DATA EXCERPT:
>> START

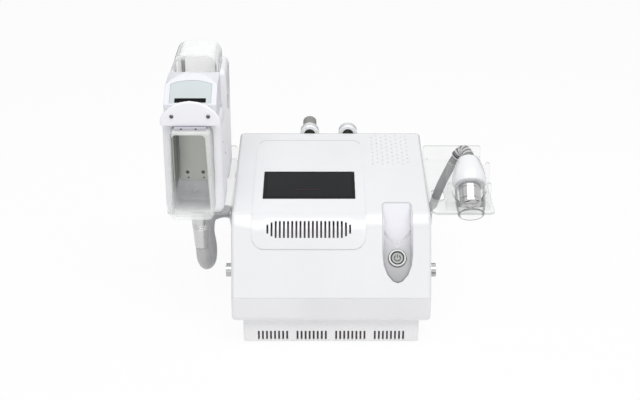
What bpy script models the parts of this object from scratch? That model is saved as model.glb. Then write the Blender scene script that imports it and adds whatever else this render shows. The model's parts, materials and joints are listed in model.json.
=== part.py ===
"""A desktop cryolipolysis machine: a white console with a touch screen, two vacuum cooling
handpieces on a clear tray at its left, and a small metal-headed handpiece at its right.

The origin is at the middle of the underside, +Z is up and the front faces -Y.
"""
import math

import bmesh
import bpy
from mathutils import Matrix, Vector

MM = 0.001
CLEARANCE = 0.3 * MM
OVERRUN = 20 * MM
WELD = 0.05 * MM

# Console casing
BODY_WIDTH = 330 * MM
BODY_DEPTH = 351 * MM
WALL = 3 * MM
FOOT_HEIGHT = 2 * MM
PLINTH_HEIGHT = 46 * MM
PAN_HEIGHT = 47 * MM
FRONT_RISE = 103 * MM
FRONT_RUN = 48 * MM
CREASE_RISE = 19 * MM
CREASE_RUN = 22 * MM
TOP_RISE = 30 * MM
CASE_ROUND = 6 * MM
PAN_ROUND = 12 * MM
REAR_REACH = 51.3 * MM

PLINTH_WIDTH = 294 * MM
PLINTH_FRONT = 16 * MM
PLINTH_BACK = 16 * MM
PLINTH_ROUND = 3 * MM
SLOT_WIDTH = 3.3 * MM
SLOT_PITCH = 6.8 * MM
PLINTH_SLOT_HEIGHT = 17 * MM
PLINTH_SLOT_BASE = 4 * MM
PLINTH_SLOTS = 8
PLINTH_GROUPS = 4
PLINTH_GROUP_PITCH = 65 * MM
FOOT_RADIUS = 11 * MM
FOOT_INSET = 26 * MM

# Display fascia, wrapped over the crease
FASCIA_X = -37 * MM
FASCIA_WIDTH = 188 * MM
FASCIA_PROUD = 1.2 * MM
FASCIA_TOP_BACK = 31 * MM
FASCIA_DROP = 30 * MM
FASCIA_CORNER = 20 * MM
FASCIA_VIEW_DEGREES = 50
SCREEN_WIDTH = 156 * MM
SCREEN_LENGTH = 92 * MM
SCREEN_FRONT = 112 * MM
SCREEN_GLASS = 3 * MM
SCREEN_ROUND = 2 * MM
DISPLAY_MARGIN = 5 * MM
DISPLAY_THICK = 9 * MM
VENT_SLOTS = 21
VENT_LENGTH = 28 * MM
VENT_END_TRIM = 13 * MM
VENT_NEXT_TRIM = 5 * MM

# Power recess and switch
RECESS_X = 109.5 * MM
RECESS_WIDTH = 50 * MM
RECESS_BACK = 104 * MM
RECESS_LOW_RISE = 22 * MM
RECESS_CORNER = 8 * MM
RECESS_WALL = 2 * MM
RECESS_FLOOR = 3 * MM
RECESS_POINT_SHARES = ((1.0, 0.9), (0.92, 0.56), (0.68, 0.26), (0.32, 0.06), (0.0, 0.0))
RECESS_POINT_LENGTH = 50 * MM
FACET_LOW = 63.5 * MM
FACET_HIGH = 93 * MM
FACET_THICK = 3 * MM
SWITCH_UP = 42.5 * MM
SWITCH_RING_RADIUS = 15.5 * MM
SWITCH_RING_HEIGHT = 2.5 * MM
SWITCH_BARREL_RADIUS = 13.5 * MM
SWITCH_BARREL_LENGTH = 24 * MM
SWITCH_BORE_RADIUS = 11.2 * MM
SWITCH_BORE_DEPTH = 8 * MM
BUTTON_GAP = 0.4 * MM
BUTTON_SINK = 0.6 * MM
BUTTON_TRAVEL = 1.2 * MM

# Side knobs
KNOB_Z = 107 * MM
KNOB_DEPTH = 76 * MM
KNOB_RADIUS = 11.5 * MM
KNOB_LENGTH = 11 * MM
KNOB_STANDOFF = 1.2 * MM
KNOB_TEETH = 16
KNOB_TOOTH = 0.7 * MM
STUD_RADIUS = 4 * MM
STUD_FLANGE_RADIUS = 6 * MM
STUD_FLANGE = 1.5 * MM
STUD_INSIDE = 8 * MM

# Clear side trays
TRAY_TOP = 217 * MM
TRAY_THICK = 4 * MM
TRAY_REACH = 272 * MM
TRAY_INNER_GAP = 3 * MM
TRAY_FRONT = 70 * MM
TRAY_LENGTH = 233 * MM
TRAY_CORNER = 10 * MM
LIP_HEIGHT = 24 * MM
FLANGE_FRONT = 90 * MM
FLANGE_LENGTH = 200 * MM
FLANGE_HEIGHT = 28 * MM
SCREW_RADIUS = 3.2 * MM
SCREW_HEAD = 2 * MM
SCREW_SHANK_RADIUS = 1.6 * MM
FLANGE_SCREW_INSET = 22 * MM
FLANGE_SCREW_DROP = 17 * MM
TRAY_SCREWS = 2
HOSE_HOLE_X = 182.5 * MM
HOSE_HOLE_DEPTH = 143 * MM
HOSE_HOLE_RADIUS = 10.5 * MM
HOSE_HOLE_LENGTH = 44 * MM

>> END

Everything from the first line through the line containing "handpieces on a" should be quoted exactly, and nothing beyond it.

CORRECT ANSWER:
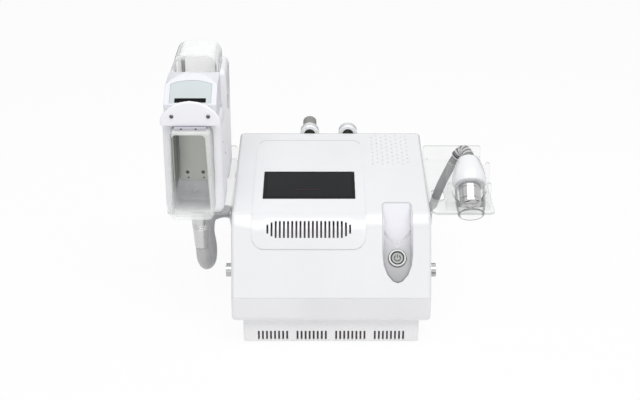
What bpy script models the parts of this object from scratch? That model is saved as model.glb. Then write the Blender scene script that imports it and adds whatever else this render shows. The model's parts, materials and joints are listed in model.json.
=== part.py ===
"""A desktop cryolipolysis machine: a white console with a touch screen, two vacuum cooling
handpieces on a clear tray at its left, and a small metal-headed handpiece at its right.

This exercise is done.